A joint effort by Coren Apicella of Harvard University, David Feinberg of Canada’s McMaster University, and Frank Marlowe of Florida State University, the study examined the mating habits of a tribe that lives today much as humans did 200,000 years ago. The Hadza is a Tanzanian hunter-gatherer tribe in which the women collect berries and tubers and the men hunt and harvest honey. The Hadza was a valuable study sample as members choose their own mates rather than engage in arranged marriages (though there is adultery and divorce), and there is no use of birth control.

 

In an interview with the Harvard University Gazette Online, Apicella said, “The results of this study have implications for the evolution of vocal dimorphism [two distinct voice pitches]. While we don’t know the exact reason that these men with deeper voices have fathered more children, it may be that they have increased access to mates, begin reproducing at an earlier age, or their wives have shorter interbirth intervals because they provide more food to them.”

 

Deep voices may not necessarily always been associated with masculinity, nor high pitches with femininity, adds the researcher. “It’s possible that vocal dimorphism has evolved over thousands of years, partly due to mate selection,” explained Apicella. “Perhaps at one time, men and women's voices were closer in pitch than they are today.”

 

Feinberg, who was unavailable for an interview with demodirt at press time, discussed the findings on Canadian morning television. "Men who have high testosterone are showing that they have these really strong immune systems and they can handle that immunosuppressive effect of testosterone," Feinberg told CTV's Canada AM. "And that's why we find that women are preferring these low-pitched voices in men."

 

Does the same hold true for women? Do siren-pitched chickies attract more mates as well? "Men are preferring women with high-pitched voices to women with low-pitched voices and that's because a high-pitched voice in women is indicative of estrogen levels," Feinberg said. Higher estrogen levels mean better baby-making.
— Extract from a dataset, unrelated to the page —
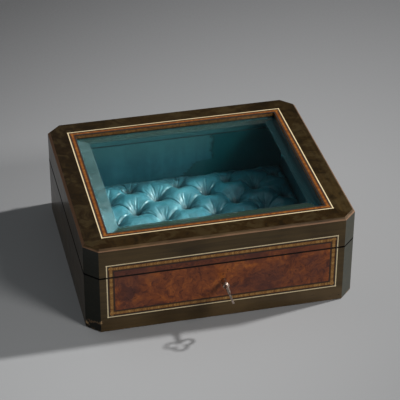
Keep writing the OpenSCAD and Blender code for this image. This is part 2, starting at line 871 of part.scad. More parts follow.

Being that voice pitch has a greater influence on mating patterns than previously acknowledged, what’s the unlucky bloke afflicted with an unshakably ladylike voice to do?

Well, he’s just cursed. "It's really easy to tell when somebody's faking these things," Feinberg said.

With all these deep-voiced men having so many kids, what does our auditory future hold? "What we'd expect to see is that over the years we'd have an increase in the frequency of people with lower-pitched voices," Feinberg said.

Let’s hope most of those people are men, or some women may have a hard time finding mates themselves.